Guitarist Clive Langer is the virtuoso of the group, consistently getting the most incredible sounds from his 15 pound amplifier. With Enrico, Langer is responsible for most of the material. As with any rock band, it's the great songs that makes it great.

Deaf School are probably one of the only bands to play Los Angeles and look even stranger than the audience. Hardened posers could not take their eyes off the unorthodox front line of Betty Bright, Eric Shark and Enrico; all of them bumping and grinding to the music, driven by sensual rhythmic configurations.
Deaf School offer a diverse assortment of musical delicacies, oscillating between Broadway musicals, sixties flavoured rock, seventies experimentation and traditional British music hall samplings.

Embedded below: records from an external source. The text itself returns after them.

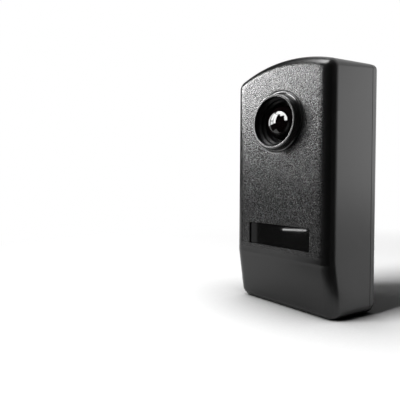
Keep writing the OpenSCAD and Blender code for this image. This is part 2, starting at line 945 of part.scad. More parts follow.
module trimmer_body() color("#2f5fb3") upright() {
    recess_z = trimmer_h - rotor_t;
    on_board(trimmer_place) difference() {
        block([trimmer_w, trimmer_w, trimmer_h], trimmer_edge_r);
        translate([0, 0, recess_z]) cylinder(rotor_t + over, rotor_r + rotor_gap, rotor_r + rotor_gap);
        translate([0, 0, recess_z - rotor_pin_l - rotor_gap]) {
            cylinder(trimmer_h, rotor_pin_r + slack, rotor_pin_r + slack);
        }
    }
}

module trimmer_rotor() color("#f2f2ee") upright() {
    recess_z = trimmer_h - rotor_t;
    on_board(trimmer_place) translate([0, 0, recess_z + slack]) difference() {
        union() {
            cylinder(rotor_t, rotor_r, rotor_r);
            translate([0, 0, -rotor_pin_l]) cylinder(rotor_pin_l, rotor_pin_r, rotor_pin_r);
        }
        translate([-rotor_slot_w / 2, -rotor_r * (1 - rotor_tail_share), rotor_t - rotor_slot_d]) {
            cube([rotor_slot_w, 2 * rotor_r, rotor_slot_d + over]);
        }
        translate([-rotor_r * (1 - rotor_tail_share), -rotor_slot_w / 2, rotor_t - rotor_slot_d]) {
            cube([2 * rotor_r * (1 - rotor_tail_share), rotor_slot_w, rotor_slot_d + over]);
        }
    }
}

module at_pins(count = pins) {
    for (i = [0:count - 1]) {
        translate([(i - (pins - 1) / 2) * pin_pitch, 0, 0]) children();
    }
}

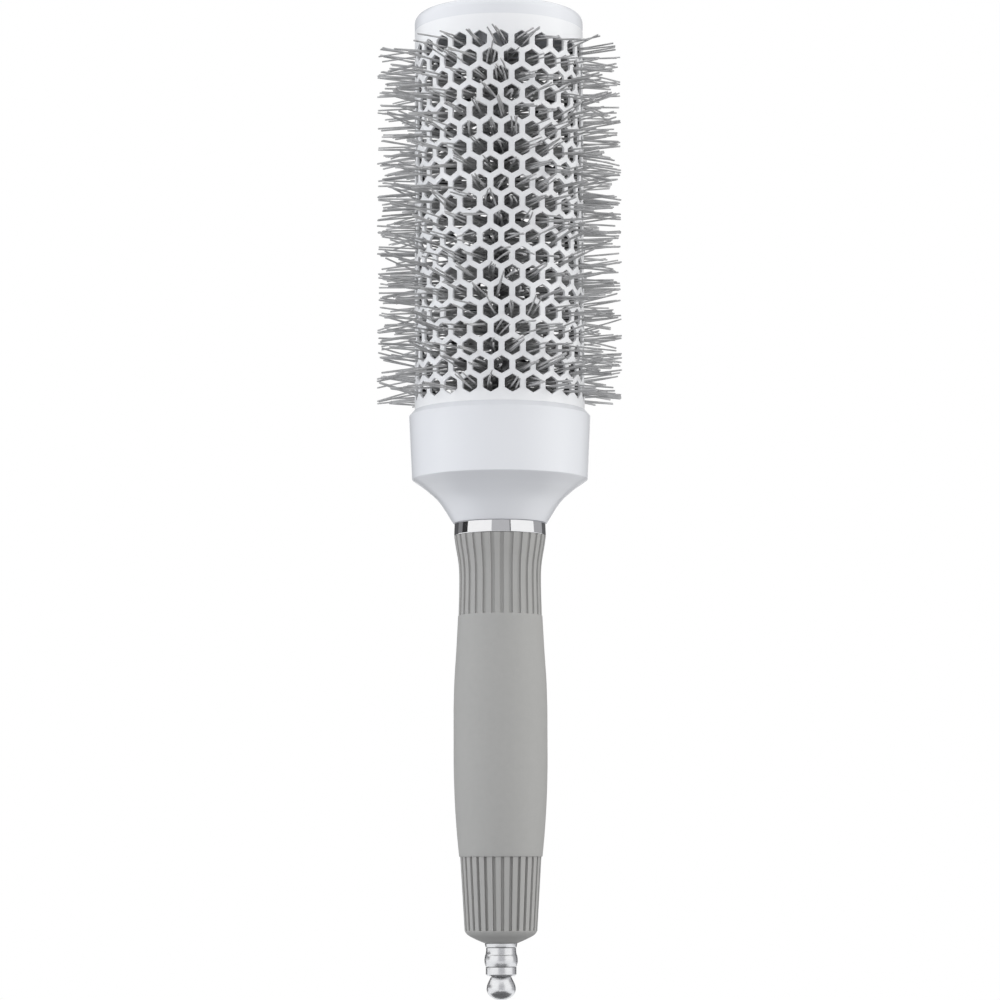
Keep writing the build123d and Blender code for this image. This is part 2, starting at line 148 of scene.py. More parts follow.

At the root of every song is a solid rhythmic groove, captured by drummer Whittaker, bassist Frankie Average and guitarist extraordinaire Langer. A new song 'I Wanna Be Your Boy' has a vocal that uses Bowie and Ferry for a starting point before exploring totally new territories. Lots of echo makes the already tense atmosphere extra eerie.

The gentlemen's favourite section of the show undoubtedly is Miss Bright's tour de force on 'Final Act' where she out camps Bette Midler.

She's like Gwen Verdon and Lucille Ball wrapped up in one glorious whole, as original as you'd expect from the whacky band. Sleazy red lights lend themself to the wonderfully smokey lounge atmosphere.

When she croons, 'don't like what I see in the mirror,' almost every male in the club screams out illicit offers, practically creaming their pants with joy. Obviously Miss Bright gets an ovation nightly.

Typically, they end the set with a touch of black humour. "Now we'll bring you all down with a song about suicide," Enrico says as the band kick off 'What A Way To End It All'.